O yıllarda Osman Yüksel Serdengeçti, Necip Fazıl ve Nureddin Topçu gibi isimler Ayasofya’nın asli kimliğine dönmesi yönünde fikirlerini ortaya koyarlar. Bu öyle bir konudur ki, Osman Yüksel’in Ayasofya yazısı veya şiiri mahkemelik olur, yazar için savcı idam talep eder! Bu Türkiye’de hukukun ideoloji tarafından nasıl körleştirildiğini apaçık ortaya koyar.
Bu yıllar tek parti dönemi sentetik millet kimliğine karşı bu topraklardan kaynaklanan ve millette karşılığı olan kavramlar ve büyük şahsiyetler ön plana çıkarılmaya çalışılır. Nureddin Topçu sentetik milliyetçiliğe karşı geniş arkaplana sahip bir milliyetçilik görüşü oluştururken Ayasofya’dan da söz etmesi ilgi çekicidir: “Milliyetçiliğimizin bayrağı Fatih tarafından Ayasofya'ya çekildi.
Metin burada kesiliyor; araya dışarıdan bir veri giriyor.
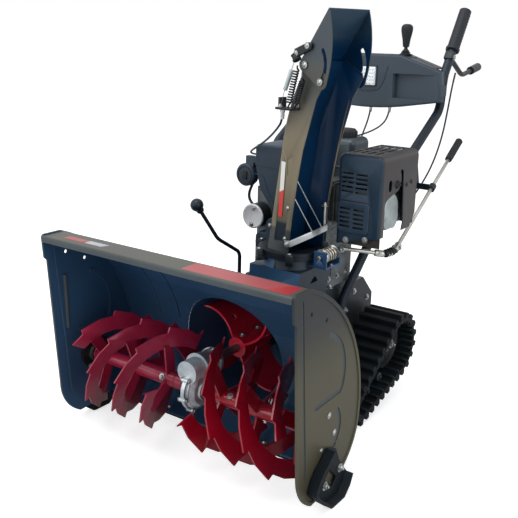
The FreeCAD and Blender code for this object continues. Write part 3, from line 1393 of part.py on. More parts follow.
def chute_cable():
    """The end of the deflector's cable that swings with the chute, up to its bracket."""
    return cable([V(-72.1, 449, 738), V(-40, 436.6, 744), V(6, 394, 752), V(50, 354, 768),
                  V(92, 318, 784), V(121.3, 299.3, 802), V(121.3, 299.3, float(p.pivot_rise) - 98)],
                 p.cable_radius)


def starter_wire():
    """The short lead from the switch to the starter motor."""
    side, rise, back = float(p.starter_side), float(p.starter_rise), 483
    return cable([V(side - 16, back, rise + 84), V(side - 26, back, rise + 66), V(side - 30, back, rise + 46),
                  V(side - 22, back, rise + 30), V(side - 8, back, rise + 20)], p.cable_radius)


def cable(points, radius):
    """A cord on arcs as large as its runs allow."""
    radii = cord_bends(points)
    print("bends of", [round(bend, 1) for bend in radii])
    return shaped(swept_bar(points, radii, float(radius)))


def make_cords():
    """The outer cables from the console and levers, the deflector's cable in two lengths, the lead."""
    cords = doc.addObject("Part::Compound", "Cords")
    side_cable = lever_cable()
    cords.Links = [drop_cable(), side_cable, mirrored(side_cable)]
    hold("control_cables", cords)
    hold("deflector_cable", tilt_cable())
    hold("chute_cable", chute_cable())
    hold("starter_lead", starter_wire())


def export():
    """Checks every object, then writes each sub-part."""
    doc.recompute()
    for item in doc.Objects:
        if "Invalid" in item.State or "Error" in item.State:
            raise ValueError(f"{item.Name} ({item.Label}) failed: {item.State}")
    for name, item in nodes.items():
        if item.Shape.isNull() or not item.Shape.isValid() or not item.Shape.Solids:
            raise ValueError(f"{name} has no valid solid")
    os.makedirs("parts", exist_ok=True)
    for name, item in nodes.items():
        item.Shape.exportStep(f"parts/{name}.step")
        print(name, len(item.Shape.Solids), "solid(s)", round(item.Shape.Volume / 1000, 1), "cm3")


make_wrap()
make_side_plates()
make_top_beam()
make_scraper()
make_skid_shoes()
make_drum()
make_chute_base()
make_auger_shaft()
make_bearings()
make_augers()
make_gearbox()
make_impeller()
make_chute()
make_chute_fittings()
make_deflector()
make_engine()
make_guard()
make_tank()
make_engine_covers()
make_chassis()
make_tracks()
make_wheels()
make_handles()
make_console_fittings()
make_worm()
make_crank()
make_height_lever()
make_cords()
export()
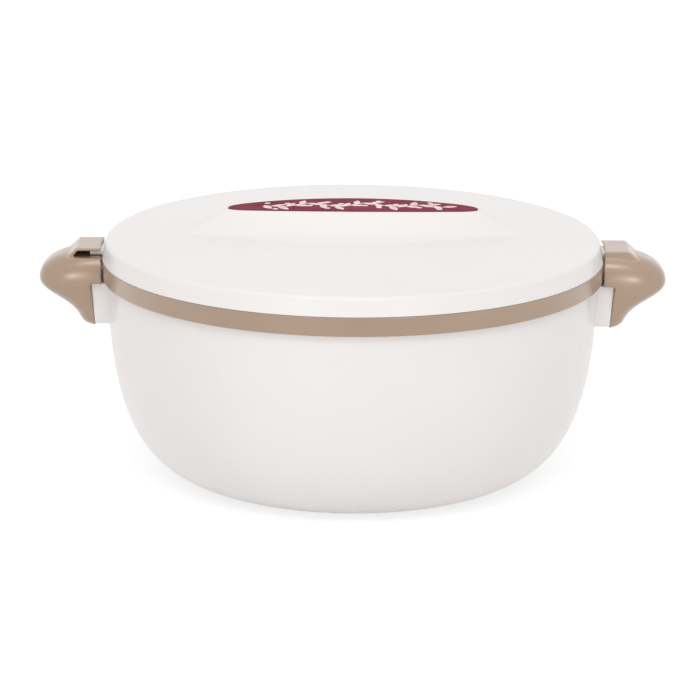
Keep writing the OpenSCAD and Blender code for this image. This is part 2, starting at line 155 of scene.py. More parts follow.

Yavuz aynı mâbette hilafeti teslim alırken Büyük Muhammed'in davasının hizmetkârı olacağını haykırarak bu davanın ruhuna İslam'ın mukaddes kanını karıştırdı. Toprağıyla, havasına İslâm'ın ruhu sinen Anadolu'da Osmanoğullarını'nın kurduğu ve altı yüz sene onların eliyle gelişen büyük devletimizin yaşattığı ideal işte böyle bir milliyetçilikti.”
Topçu, Fatih’i konuşturarak Ayasofya üzerinden Türkiye’nin manzarasını çizer. Fatih’in serzenişleri aslında bütün milletin kabullerinin ifadesidir: “Heyhat bana, heyhat asil evlâdıma! Bu şehri görmek istemem artık. Ufuklara çevriliyorum. Bakışlarım daha uzaklara dalarak, düşman emelleriyle minarelerinde ezan sesleri susturulan Ayasofya'nın kubbesinden Irak ve Acem'in hudutlarına kadar bütün Anadolu'yu kucakladı. Nice yüz bin şehit kaniyle üzerinde birlik kurduğumuz bu vatan ne kadar perişan olmuş!”